The new sensibilities of the younger generation are beginning to usher in a different idea about human nature and the dream that accompanies it. Today's youth find little value in the Enlightenment caricature of human nature as rational, calculating, detached, and utilitarian. They prefer to think of human nature as empathic, mindful, engaged, and driven by the intrinsic value and interconnectedness of life. Homo sapien is being eclipsed by homo empathicus, as they shift their horizon from national markets and nation-state borders to a global economy and a planetary community. Even their preferred indicators of economic progress are shifting, from the crude calculation of gross domestic product and per-capita income to more sensitive social indicators -- like health and longevity, social equality, safe communities, clean environment, etc. -- that measure the well-being of the broader community.

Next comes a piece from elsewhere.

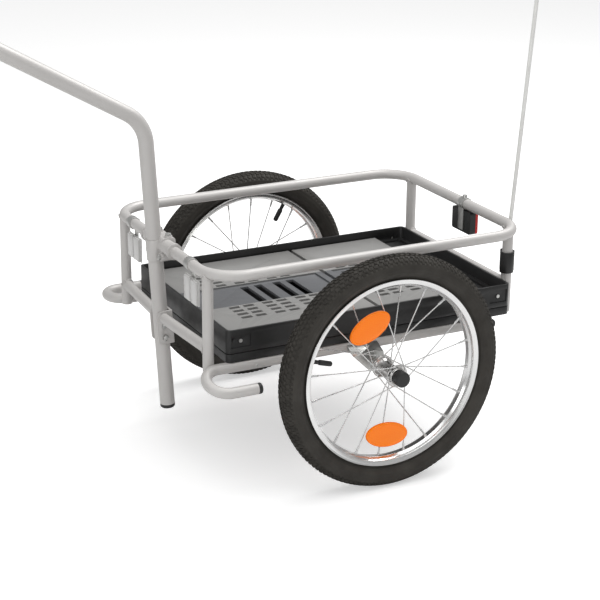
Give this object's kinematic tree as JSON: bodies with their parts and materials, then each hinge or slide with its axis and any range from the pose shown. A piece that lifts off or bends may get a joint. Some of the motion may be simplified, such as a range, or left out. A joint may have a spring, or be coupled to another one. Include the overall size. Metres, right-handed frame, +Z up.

If we listen very closely, we can hear the whisper of a new dream in the making, one based on what youth around the world are beginning to call "quality of life". In this new world, the American Dream seems almost provincial, even quaint, and entirely unsuited for a generation that is beginning to extend its empathic sensibility beyond national identities, to include the whole of humanity and the entirety of the planet as their extended community. If the American Dream served as the gold standard for the era of national markets and nation-state governments, the dream of "quality of life" becomes the standard for the emerging biosphere era.
In this new, more expansive human setting, libertarian cries and tea party bravado suddenly seem far less significant. The assumptions about human nature and the meaning of the human journey that are bound up with the conventional American Dream, which motivate much of the current political brouhaha, are more like a faint echo of the past than a clarion call for the future. The empathic civilization looms on the horizon.